過酷な引き揚げ体験を克明に 「梅ちゃんの一代記」発行 「精神的につらい旅だった」

「梅ちゃんの一代記」を手に、引き揚げ体験について「精神的につらい旅だった」と語る岩本さん=大村市

 長崎県大村市の岩本ウメノさん(88)が引き揚げ体験などの半生をまとめた「梅ちゃんの一代記」(非売品)を発行した。終戦後、現在の北朝鮮から38度線を越えて日本を目指した過酷な日々を克明につづっている。
 岩本さんは1932年生まれ。34年に父母やきょうだいと中国との国境に近い朝鮮半島北部の都市、恵山に渡った。それから終戦まで、建設請負師だった父の仕事の関係で半島内を転々としながら過ごした。
 小学校を卒業後、45年春に同半島東海岸中部の都市、元山の師範学校に入学。しかし、受けた授業は入学翌日の1時間だけで、その後は来る日も来る日も、戦闘機を隠すための擬装網作りや田植えに駆り出された。終戦が近づく頃にはソ連軍による空襲が激化し、眠れない日々が続いた。
 8月15日午後7時、いつものように夕食を済ませて寮に戻ると、先生から終戦を伝えられた。岩本さんは「今まで耐え忍んできたのは何のためだったのかと悔しさとやるせなさがこみ上げてきた。先生になるという夢が絶たれた悲しみは、例えようがない」と振り返る。

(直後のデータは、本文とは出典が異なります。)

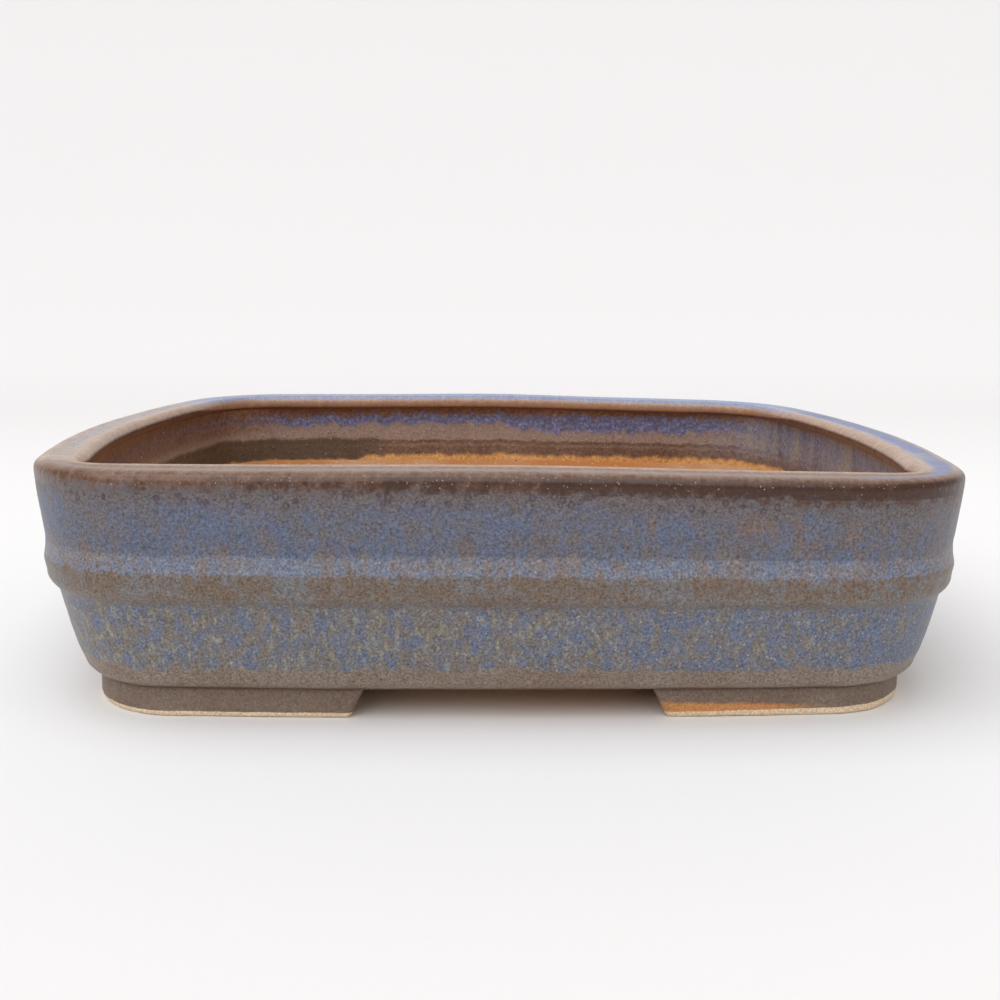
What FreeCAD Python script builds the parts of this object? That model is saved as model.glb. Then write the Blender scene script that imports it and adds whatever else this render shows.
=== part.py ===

 翌日には寮を出て家族と合流し、間もなく日本への引き揚げを目指すことになった。父の同僚5所帯14人で安全な南朝鮮へ向け船に乗り込んだ。しかし夜が明けると朝鮮人の自警団が待ち受けており、ソ連軍に引き渡された。北へ向かう貨物列車に乗せられ不安が募ったが、父の機転で一家は途中の駅で下車するのに成功、それから約2カ月、野山を歩いて、38度線を目指した。
 途中、男に姉の身柄を要求されたり、母がマラリアにかかったりと度重なる危機があったが、道案内をしてくれた親切な青年との出会いもあり、38度線までなんとか無事たどり着いた。
 「畔(あぜ)を通り過ぎると小川が流れ、その上に掛かっている十メートルも満たないコンクリートの橋が境界線だったのです」(同著)
 監視するソ連軍の銃声が鳴り響く中、決死の思いで突破。それから引き揚げ船の出る釜山に向かい、約1カ月後に父母の地元である五島に帰ってきた。
 岩本さんは「今日無事であっても明日はどうなるか分からない。体はそれほどキツくなかったが、精神的につらい旅だった。師範学校の同級生の多くは日本に帰れず、大変な苦労をされたと思う」と目に涙を浮かべた。
 今回、半生を一冊にまとめたのは、昨年本紙「声」欄に引き揚げ後の思い出をつづった岩本さんの投稿が掲載され、それを見た本紙柳壇選者の井上万歩さんが執筆を勧めたのがきっかけ。引き揚げ体験のほか、岩本さんの戦後の歩みも記している。岩本さんは「これまでよく頑張って生きてきたなと思う。良い記念になった」と話した。50部印刷し、友人らに配った。